Dollar index falls to two month low on signals that Fed’s tightening cycle is nearing its end
The dollar index hit two-month low on Tuesday, as steep fall off 103.21/25 double-top (Jun 30/July 6) extends into fourth consecutive day and probed below key supports at 101.48/43 (Jun 22 low / Fibo 76.4% of 100.45/104.59 ascend).
The dollar came under increased pressure after the Fed signaled that tightening cycle is nearing its end, although further rate hikes to bring inflation under control, cannot be ruled out.
Markets started to prepare for easier monetary policy, which makes the greenback less attractive, with Wednesday’s US inflation report expected to give more clues about success of strong increase of borrowing cost in past over one year, on the central bank’s fight against stubbornly high inflation.

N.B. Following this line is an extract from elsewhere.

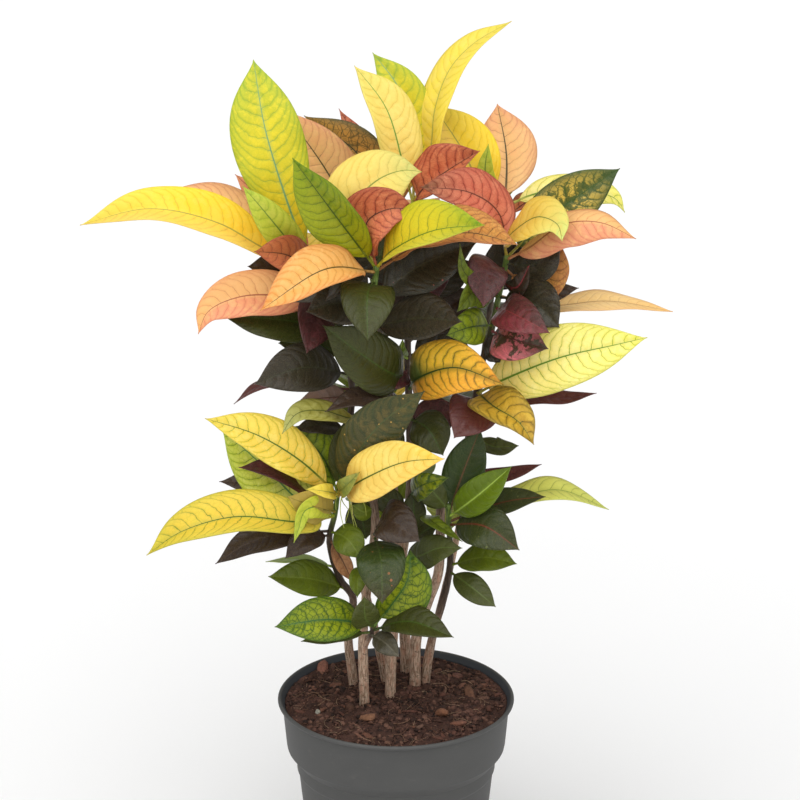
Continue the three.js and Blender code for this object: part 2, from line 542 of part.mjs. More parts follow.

Further pressure on greenback should be anticipated if June CPI numbers come in line or below expectations.
Bears look for fresh signal on close below 101.48/43 pivots, which would open way for test of a higher base at 100.72 and 2023 low at 100.45 (Apr 14).
Caution on oversold conditions on daily chart which may produce headwinds and keep near-term action on hold for consolidation.
Upticks should stay capped under broken Fibo 61.8% barrier at 102.03, now reverted to resistance, to keep bears in play.